The reality is that if a defendant confesses to a crime, the fact of that confession (the defendant's "cooperation") will inevitably come to the attention of the prosecutor and the sentencing judge. This defendant, whose "rap-sheet" occupies five pages of the appendix and shows innumerable arrests and sentences dating back to 1970, must surely have known this would happen, and was not within the agent's control. Indeed, it would have been clearly improper for the agent not to have advised the defendant of that consequence.
In addition to concluding that Agent White did not make a "promise" to the defendant, we are of the view that, on this record, no causal connection was shown between the alleged promise and the defendant's decision to confess.

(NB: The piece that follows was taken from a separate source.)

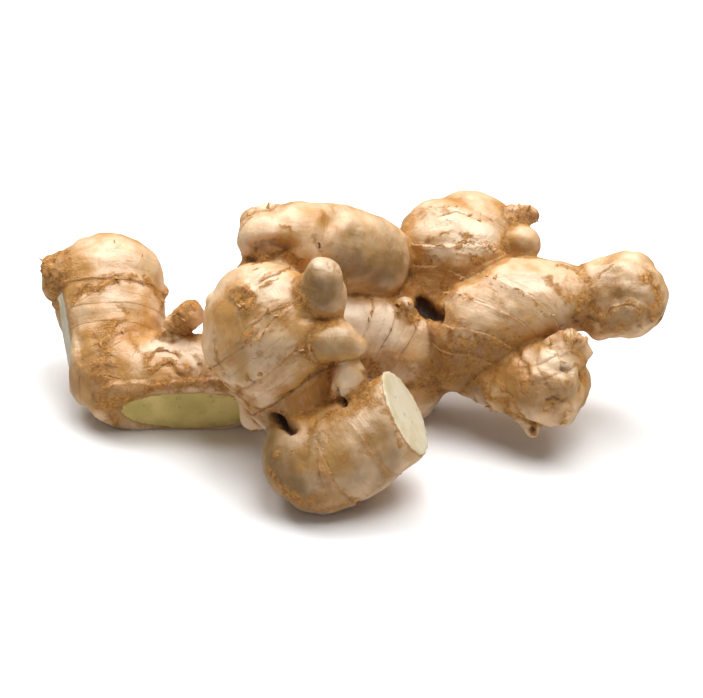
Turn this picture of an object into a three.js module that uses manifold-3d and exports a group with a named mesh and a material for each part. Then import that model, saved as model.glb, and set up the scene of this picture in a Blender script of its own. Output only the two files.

Fraction testified that he signed the Miranda waiver because Agent White had promised him that he would receive a lenient sentence or a sentence concurrent with his state term (the district court found that no such promise was made). Fraction also testified as follows:
"Q. What was the reason that you decided to give a statement?
"A. The reason that I decided to give a statement was that it appeared to me that from the things that he told me that -- his being sure that I was involved, it was better for me to go ahead and get it cleared up now while I was incarcerated rather than to wait to, you know, be paroled from Rahway and have the U.S. Attorney pick me up."
In short, upon learning that the FBI knew or strongly suspected he was involved in the Woodbury bank robbery, the defendant, not surprisingly, concluded it would be in his own best interests to achieve a prompt resolution of the matter by confessing.
On the facts as found by the district judge, we conclude, as a matter of law, that the defendant's statement was voluntary. The Order appealed from will therefore be reversed.